From The Intelligent Optimist
Summer 2016
Roy Choi created his unique culinary brand, exemplified by his Korean-Mexican taco establishment Kogi BBQ, by blending parts of Los Angeles that don’t typically intermingle: organic and liquor store ingredients, street food and West L.A. sleek, immigrant grandpas and Venice Beach yoga mamas all converging at his restaurants’ communal lines and tables.
Now the world-renowned chef is using that same methodology to inspire social change, bringing his gourmet cuisine—and jobs—to the urban areas ignored by the haute cuisine crowd. The chef has partnered with Bay Area–based Michelin star chef Daniel Patterson to create an ambitious restaurant project that aims to serve up healthy, affordable and innovative fast food to impoverished communities.
In a MAD Symposium talk in Copenhagen in 2013, Choi explained his impetus to take chef-driven food to the inner city. “Everyone in politics tried to fix everything on a macro level … but my brothers and sisters are starving on the street. … We’re feeding kids chemicals that are corrosive. … The food world has never been more active … but aren’t we still just feeding the same people, the privileged? … I’m sick and tired of it. For me it’s about shifting paradigms.” Patterson was in the audience and introduced himself to Choi, and at the following year’s MAD conference they announced their joint venture, LocoL.
The pair’s plan isn’t just about putting food in hungry bellies; it’s also enlisting the residents to challenge corporate processed fast-food dominance by appreciating and enjoying healthy, delicious and creative alternative fast food. Choi and Patterson’s genre-bending menu features a $4 cheeseburger slathered with scallion relish, a $6 beef chili bowl or noodle bowl spiked with ginger and lime, or a bulgur salad brightened with green goddess dressing. Breakfast items include yogurt and granola or fresh fruit for $3. Drinks are $1.

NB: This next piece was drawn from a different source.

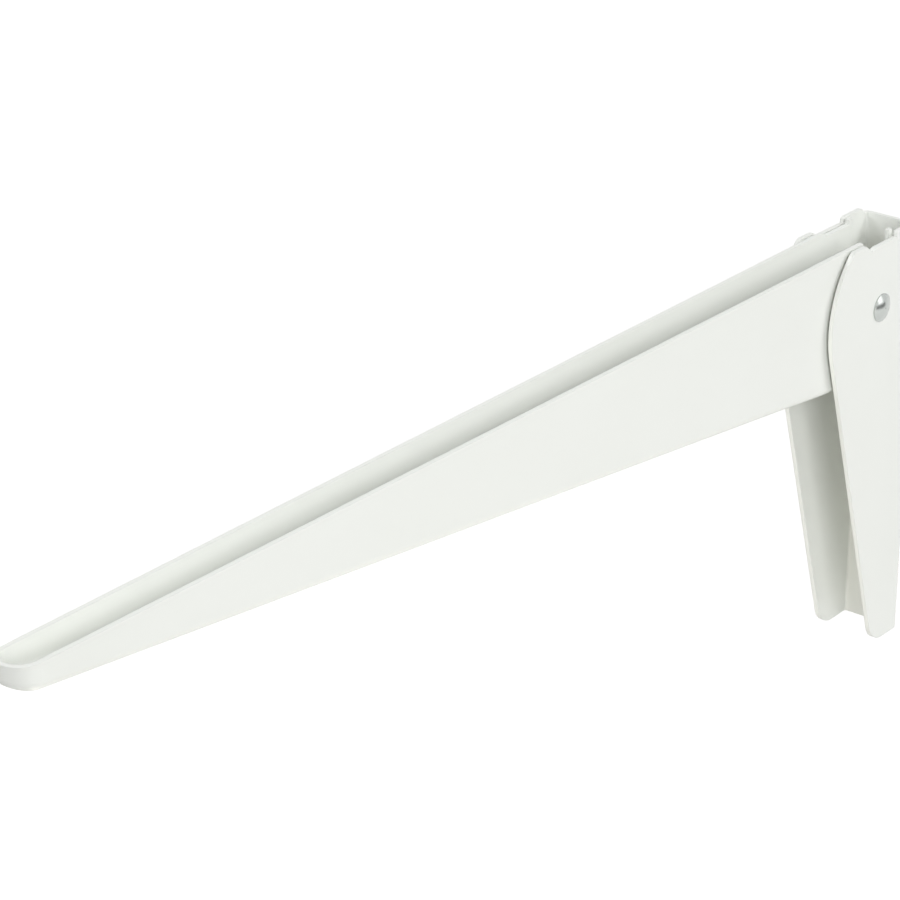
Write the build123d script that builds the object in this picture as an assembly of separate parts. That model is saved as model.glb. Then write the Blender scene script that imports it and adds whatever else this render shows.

LocoL’s first restaurant opened in Watts, Los Angeles, where nearly 40 percent of residents live below the poverty line. The café employs 50 people from the community. Celebrities like Lena Dunham joined locals at its Martin Luther King Day opening this year, where lines snaked around the block and MLK’s “I Have a Dream” speech blasted over loudspeakers. An estimated 2,000 people were fed that day.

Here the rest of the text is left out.